- Born: 18 April 1888 Elgin, Scotland
- Died: 14 June 1941 (aged 53) Paignton, England
- Occupation: Medical doctor
- Known for: Work with Venereal Disease

= E. T. Burke =

British doctor

Lieutenant Colonel Edmund Tytler Burke, DSO, MB, ChB (18 April 1888 – 14 June 1941) was a British doctor of medicine who fought in World War I and "was one of England's outstanding authorities on venereal diseases".

Burke was born in Elgin, Scotland on 18 April 1888 and was educated at Perth Academy and the University of Glasgow and University of St. Andrews.

Burke graduated from the University of Glasgow and was a member of the Special Reserve of the Royal Army Medical Corps from 1913. During his wartime service, he was decorated with the Distinguished Service Order and the Serbian Order of the White Eagle with Swords and was also mentioned in despatches. When he finished his military service, he had attained the rank of lieutenant colonel.
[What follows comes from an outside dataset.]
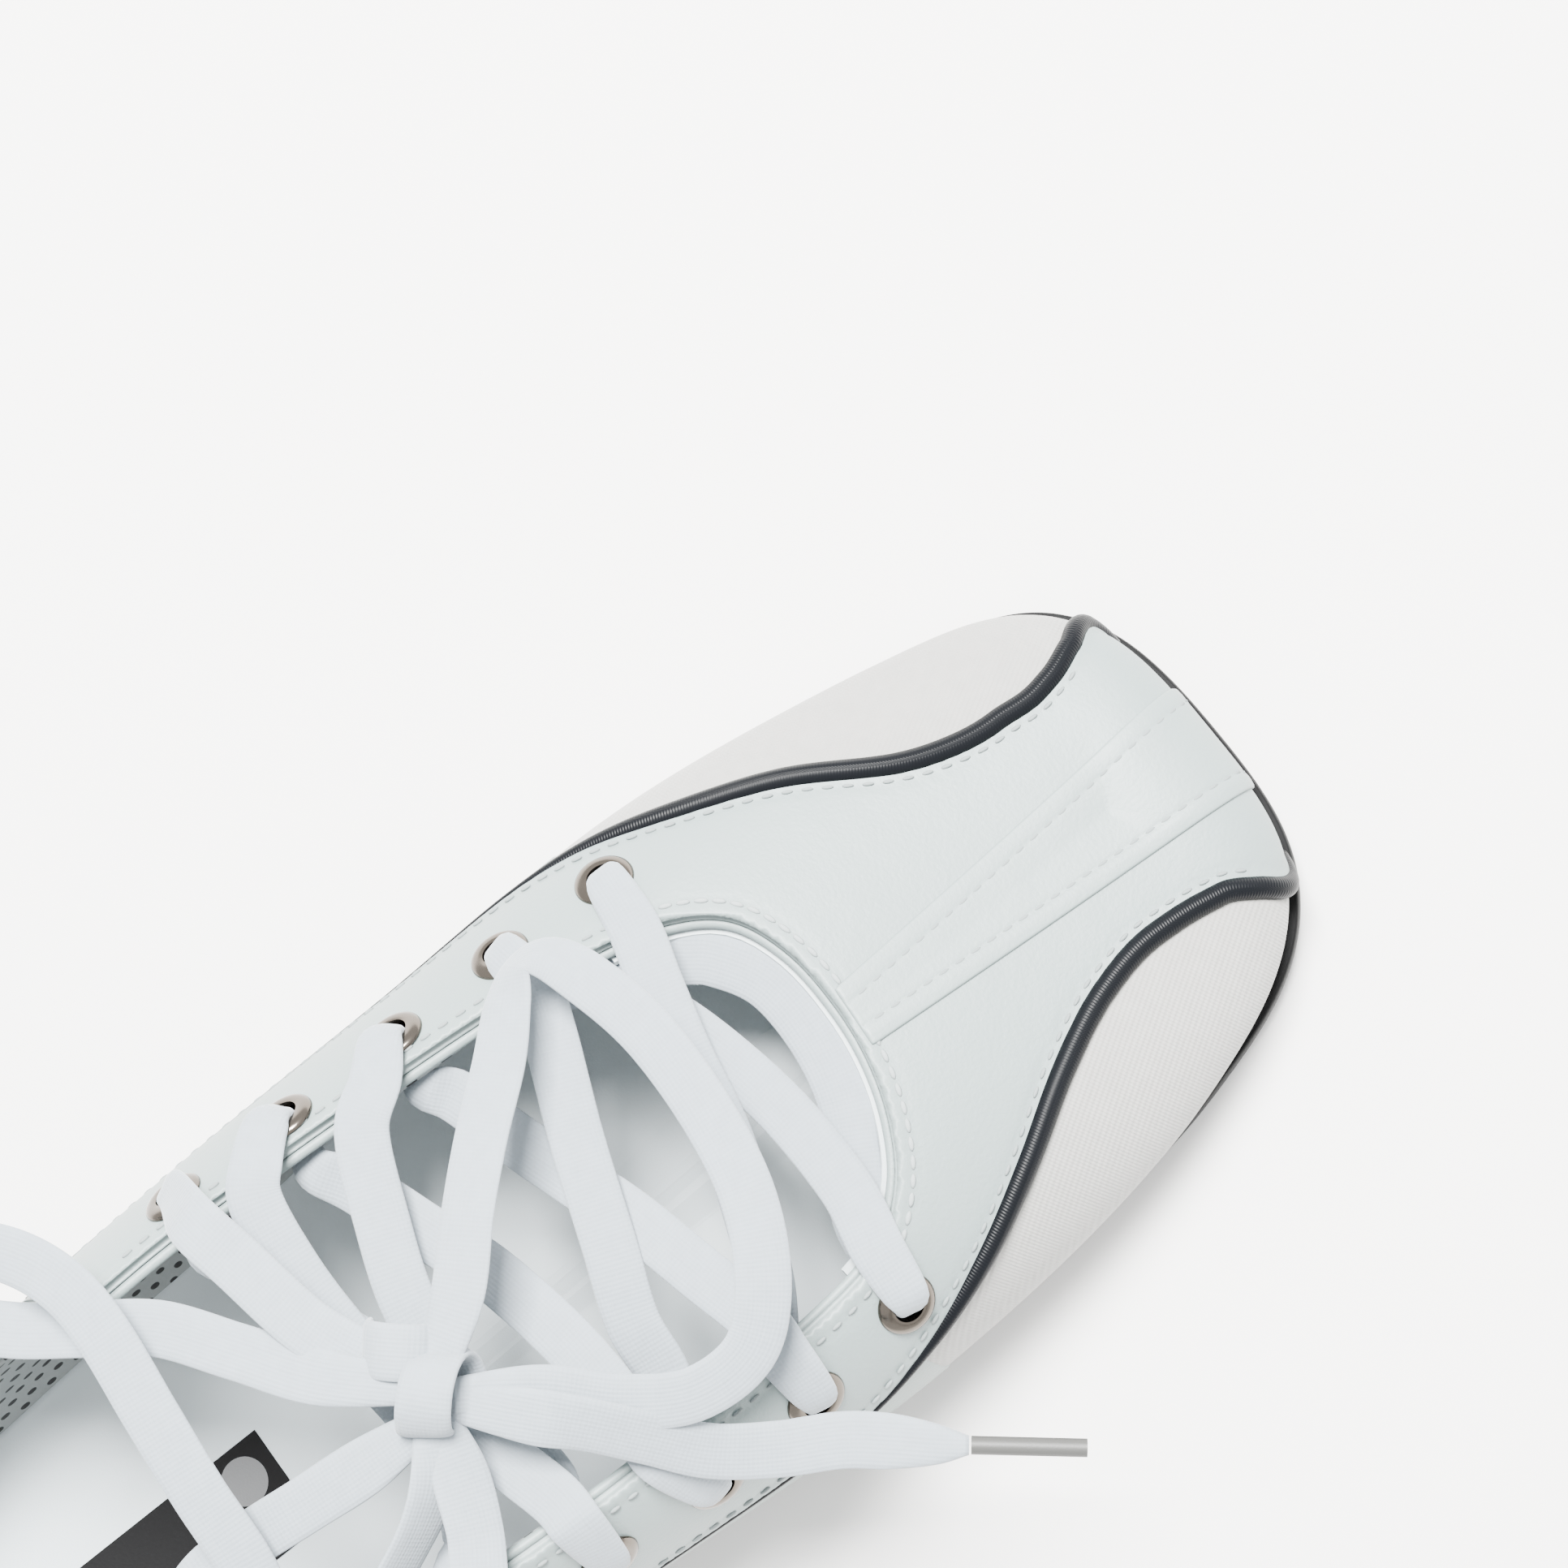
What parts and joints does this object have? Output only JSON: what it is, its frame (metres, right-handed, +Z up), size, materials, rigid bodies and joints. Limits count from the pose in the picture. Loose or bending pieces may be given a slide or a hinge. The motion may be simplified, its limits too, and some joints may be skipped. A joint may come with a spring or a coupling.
{
  "type": "court shoe",
  "caption": "low lace-up shoe for the right foot: smooth leather upper with a raised toe strip, twill toe sides, piping, eyelets, flat laces in a bow and a thin rubber sole",
  "frame": {"origin": "centre of the outsole's box, on the flat underside that the shoe stands on", "axes": "+Z up, -Y to the toe, +Y to the heel, +X to the medial (inner) side of a right foot"},
  "size_m": [0.1132, 0.2541, 0.0727],
  "materials": {
    "rubber_black": "matte, smooth sidewall",
    "foam_black": "matte",
    "board_brown": "matte fibre board",
    "liner_white": "smooth matte",
    "label_black": "matte print with a plain light disc",
    "stiffener_tan": "matte",
    "leather_white": "smooth, soft satin",
    "lining_white": "matte",
    "lining_grey": "matte, perforated",
    "canvas_cream": "matte twill",
    "piping_black": "satin",
    "eyelet_nickel": "polished nickel",
    "lace_white": "flat weave",
    "aglet_grey": "matte"
  },
  "bodies": {
    "root": {"outsole": "rubber_black", "midsole": "foam_black", "insole_board": "board_brown", "sock_liner": "liner_white", "sock_label": "label_black", "toe_puff": "stiffener_tan", "heel_counter": "stiffener_tan", "vamp": "leather_white", "vamp_lining": "lining_white", "centre_strip": "leather_white", "canvas_medial": "canvas_cream", "canvas_lateral": "canvas_cream", "quarter_medial": "leather_white", "quarter_lateral": "leather_white", "facing_stay_medial": "lining_white", "facing_stay_lateral": "lining_white", "quarter_lining_medial": "lining_grey", "quarter_lining_lateral": "lining_grey", "facing_binding": "leather_white", "collar_binding": "leather_white", "backstay": "leather_white", "piping_medial": "piping_black", "piping_lateral": "piping_black", "eyelets_medial": "eyelet_nickel", "eyelets_lateral": "eyelet_nickel", "washers_medial": "eyelet_nickel", "washers_lateral": "eyelet_nickel", "lace": "lace_white", "lace_knot": "lace_white", "lace_loop_1": "lace_white", "lace_loop_2": "lace_white", "lace_tail_1": "lace_white", "lace_tail_2": "lace_white", "aglet_1": "aglet_grey", "aglet_2": "aglet_grey"}
  },
  "joints": []
}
By the late 1930s, Burke was an assistant editor of the British Journal of Venereal Diseases, Director of the Whitechapel Clinic (now the Ambrose King Centre), consultant venereologist and he had published papers in the British Medical Journal and elsewhere. By the time of his death in 1941 (or shortly before), Burke had been Consultant Venereologist in the Public Health Department of the London County Council and Lecturer in Venereal Diseases in the London Hospital Medical College, University of London.

Burke died on 14 June 1941 at Paignton, Devon, England where he was a volunteer with the 10th Devon (Torbay) Battalion of the Home Guard.